═══ COLLECTED DATA
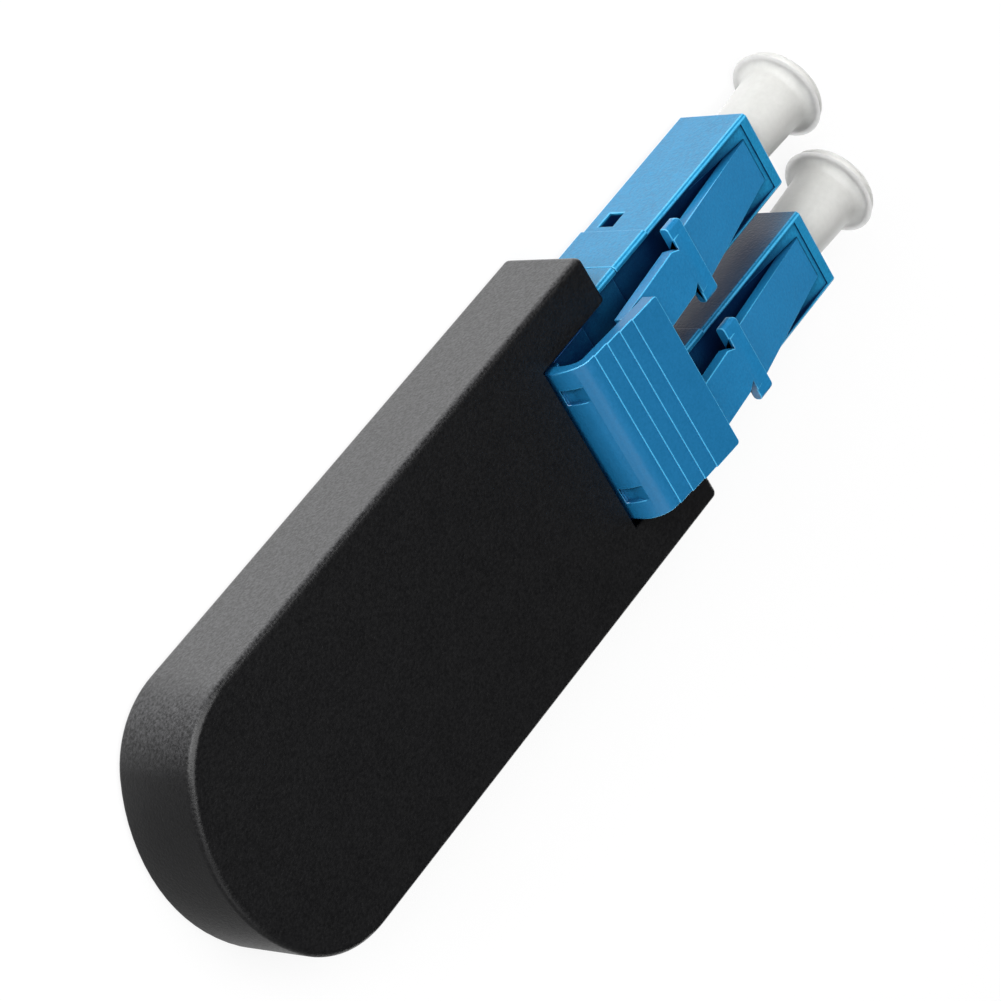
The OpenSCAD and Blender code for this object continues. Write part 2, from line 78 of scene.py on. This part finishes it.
MM = 0.001
WHITE = (1, 1, 1, 1)
SIDES = ("left", "right")
plug_lo, plug_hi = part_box("plug_body_left")
PLUG_FRONT = plug_hi.x
PLUG_AXIS = (plug_lo.z + plug_hi.z) / 2
PLUG_OFFSET = (plug_lo.y + plug_hi.y) / 2


# ---- Camera ----

# The direction of view and the roll, in degrees, as fitted to the photo
CAMERA_AZIMUTH, CAMERA_ELEVATION, CAMERA_ROLL = -42.5, -45.36, 91.4
CAMERA_AIM = Vector((PLUG_FRONT - 23.753 * MM, 0.516 * MM, PLUG_AXIS))
CAMERA_DISTANCE = 191.15 * MM
# Focal length and sensor width, in the millimetres that Blender's camera takes
CAMERA_LENS, CAMERA_SENSOR = 143.9, 36
CAMERA_CLIP = (0.01, 10)


def make_camera():
    """Looks down on the plug from behind and to its left, rolled so that it points up right."""
    azimuth, elevation = math.radians(CAMERA_AZIMUTH), math.radians(CAMERA_ELEVATION)
    forward = Vector((math.cos(elevation) * math.cos(azimuth),
                      math.cos(elevation) * math.sin(azimuth),
                      math.sin(elevation)))
    data = bpy.data.cameras.new("camera")
    data.lens, data.sensor_width = CAMERA_LENS, CAMERA_SENSOR
    data.clip_start, data.clip_end = CAMERA_CLIP
    camera = bpy.data.objects.new("camera", data)
    scene.collection.objects.link(camera)
    level = forward.to_track_quat("-Z", "Y").to_matrix().to_4x4()
    camera.matrix_world = (Matrix.Translation(CAMERA_AIM - forward * CAMERA_DISTANCE)
                           @ level @ Matrix.Rotation(math.radians(CAMERA_ROLL), 4, "Z"))
    scene.camera = camera


# ---- Node trees ----

class Nodes:
    """A small hand for wiring one node tree."""

    def __init__(self, name, world=False):
        self.owner = (bpy.data.worlds if world else bpy.data.materials).new(name)
        self.owner.use_nodes = True
        self.tree = self.owner.node_tree
        self.tree.nodes.clear()

    def add(self, kind, sockets=(), **settings):
        """Adds a node. A socket's value is a plain value, or an output to link."""
        node = self.tree.nodes.new("ShaderNode" + kind)
        for key, value in settings.items():
            setattr(node, key, value)
        for key, value in dict(sockets).items():
            if isinstance(value, bpy.types.NodeSocket):
                self.tree.links.new(value, node.inputs[key])
            else:
                node.inputs[key].default_value = value
        return node

    def math(self, operation, *values):
        """One step of arithmetic on plain values or outputs."""
        return self.add("Math", enumerate(values), operation=operation).outputs[0]

    def axis(self, vector, name):
        """The X, Y or Z of a vector."""
        return self.add("SeparateXYZ", {"Vector": vector}).outputs[name]

    def noise(self, place, size, detail=3.0, roughness=0.55):
        """Noise whose features are about size metres across."""
        return self.add("TexNoise", {"Vector": place, "Scale": 1 / size, "Detail": detail,
                                     "Roughness": roughness}).outputs["Fac"]

    def span(self, value, low, high, in_low=0.3, in_high=0.7):
        """Spreads a value over the range from low to high. The input range suits noise."""
        return self.add("MapRange", {"Value": value, "From Min": in_low, "From Max": in_high,
                                     "To Min": low, "To Max": high}).outputs["Result"]

    def tint(self, share, first, second):
        """Mixes two colours, each a plain one or an output to link."""
        colours = [colour if isinstance(colour, bpy.types.NodeSocket) else (*colour, 1)
                   for colour in (first, second)]
        return self.add("Mix", {"Factor": share, 6: colours[0], 7: colours[1]},
                        data_type="RGBA").outputs[2]

    def bump(self, height, distance, normal=None):
        """Raises the surface by up to distance metres, on top of another bump's normal."""
        sockets = {"Height": height, "Distance": distance}
        if normal is not None:
            sockets["Normal"] = normal
        return self.add("Bump", sockets).outputs["Normal"]

    def mixed(self, share, first, second):
        """Mixes the shaders of two nodes."""
        return self.add("MixShader", {0: share, 1: first.outputs[0],
                                      2: second.outputs[0]}).outputs[0]

    def finish(self, shader, kind="OutputMaterial"):
        """Wires the shader to the output of the material or world, which it returns."""
        self.add(kind, {"Surface": shader})
        return self.owner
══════
Reproduce all of the data exactly as given.

* _EXERCISE OUTPUT_
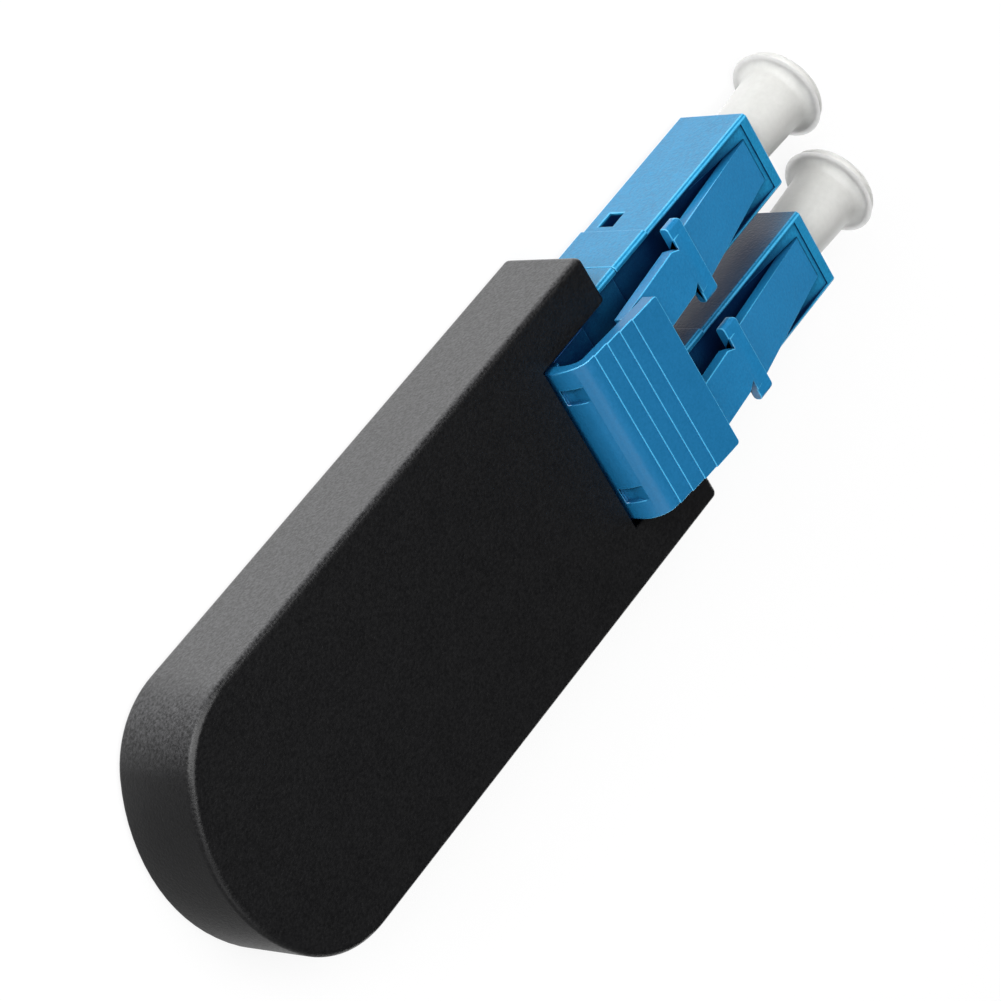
The OpenSCAD and Blender code for this object continues. Write part 2, from line 78 of scene.py on. This part finishes it.
MM = 0.001
WHITE = (1, 1, 1, 1)
SIDES = ("left", "right")
plug_lo, plug_hi = part_box("plug_body_left")
PLUG_FRONT = plug_hi.x
PLUG_AXIS = (plug_lo.z + plug_hi.z) / 2
PLUG_OFFSET = (plug_lo.y + plug_hi.y) / 2


# ---- Camera ----

# The direction of view and the roll, in degrees, as fitted to the photo
CAMERA_AZIMUTH, CAMERA_ELEVATION, CAMERA_ROLL = -42.5, -45.36, 91.4
CAMERA_AIM = Vector((PLUG_FRONT - 23.753 * MM, 0.516 * MM, PLUG_AXIS))
CAMERA_DISTANCE = 191.15 * MM
# Focal length and sensor width, in the millimetres that Blender's camera takes
CAMERA_LENS, CAMERA_SENSOR = 143.9, 36
CAMERA_CLIP = (0.01, 10)


def make_camera():
    """Looks down on the plug from behind and to its left, rolled so that it points up right."""
    azimuth, elevation = math.radians(CAMERA_AZIMUTH), math.radians(CAMERA_ELEVATION)
    forward = Vector((math.cos(elevation) * math.cos(azimuth),
                      math.cos(elevation) * math.sin(azimuth),
                      math.sin(elevation)))
    data = bpy.data.cameras.new("camera")
    data.lens, data.sensor_width = CAMERA_LENS, CAMERA_SENSOR
    data.clip_start, data.clip_end = CAMERA_CLIP
    camera = bpy.data.objects.new("camera", data)
    scene.collection.objects.link(camera)
    level = forward.to_track_quat("-Z", "Y").to_matrix().to_4x4()
    camera.matrix_world = (Matrix.Translation(CAMERA_AIM - forward * CAMERA_DISTANCE)
                           @ level @ Matrix.Rotation(math.radians(CAMERA_ROLL), 4, "Z"))
    scene.camera = camera


# ---- Node trees ----

class Nodes:
    """A small hand for wiring one node tree."""

    def __init__(self, name, world=False):
        self.owner = (bpy.data.worlds if world else bpy.data.materials).new(name)
        self.owner.use_nodes = True
        self.tree = self.owner.node_tree
        self.tree.nodes.clear()

    def add(self, kind, sockets=(), **settings):
        """Adds a node. A socket's value is a plain value, or an output to link."""
        node = self.tree.nodes.new("ShaderNode" + kind)
        for key, value in settings.items():
            setattr(node, key, value)
        for key, value in dict(sockets).items():
            if isinstance(value, bpy.types.NodeSocket):
                self.tree.links.new(value, node.inputs[key])
            else:
                node.inputs[key].default_value = value
        return node

    def math(self, operation, *values):
        """One step of arithmetic on plain values or outputs."""
        return self.add("Math", enumerate(values), operation=operation).outputs[0]

    def axis(self, vector, name):
        """The X, Y or Z of a vector."""
        return self.add("SeparateXYZ", {"Vector": vector}).outputs[name]

    def noise(self, place, size, detail=3.0, roughness=0.55):
        """Noise whose features are about size metres across."""
        return self.add("TexNoise", {"Vector": place, "Scale": 1 / size, "Detail": detail,
                                     "Roughness": roughness}).outputs["Fac"]

    def span(self, value, low, high, in_low=0.3, in_high=0.7):
        """Spreads a value over the range from low to high. The input range suits noise."""
        return self.add("MapRange", {"Value": value, "From Min": in_low, "From Max": in_high,
                                     "To Min": low, "To Max": high}).outputs["Result"]

    def tint(self, share, first, second):
        """Mixes two colours, each a plain one or an output to link."""
        colours = [colour if isinstance(colour, bpy.types.NodeSocket) else (*colour, 1)
                   for colour in (first, second)]
        return self.add("Mix", {"Factor": share, 6: colours[0], 7: colours[1]},
                        data_type="RGBA").outputs[2]

    def bump(self, height, distance, normal=None):
        """Raises the surface by up to distance metres, on top of another bump's normal."""
        sockets = {"Height": height, "Distance": distance}
        if normal is not None:
            sockets["Normal"] = normal
        return self.add("Bump", sockets).outputs["Normal"]

    def mixed(self, share, first, second):
        """Mixes the shaders of two nodes."""
        return self.add("MixShader", {0: share, 1: first.outputs[0],
                                      2: second.outputs[0]}).outputs[0]

    def finish(self, shader, kind="OutputMaterial"):
        """Wires the shader to the output of the material or world, which it returns."""
        self.add(kind, {"Surface": shader})
        return self.owner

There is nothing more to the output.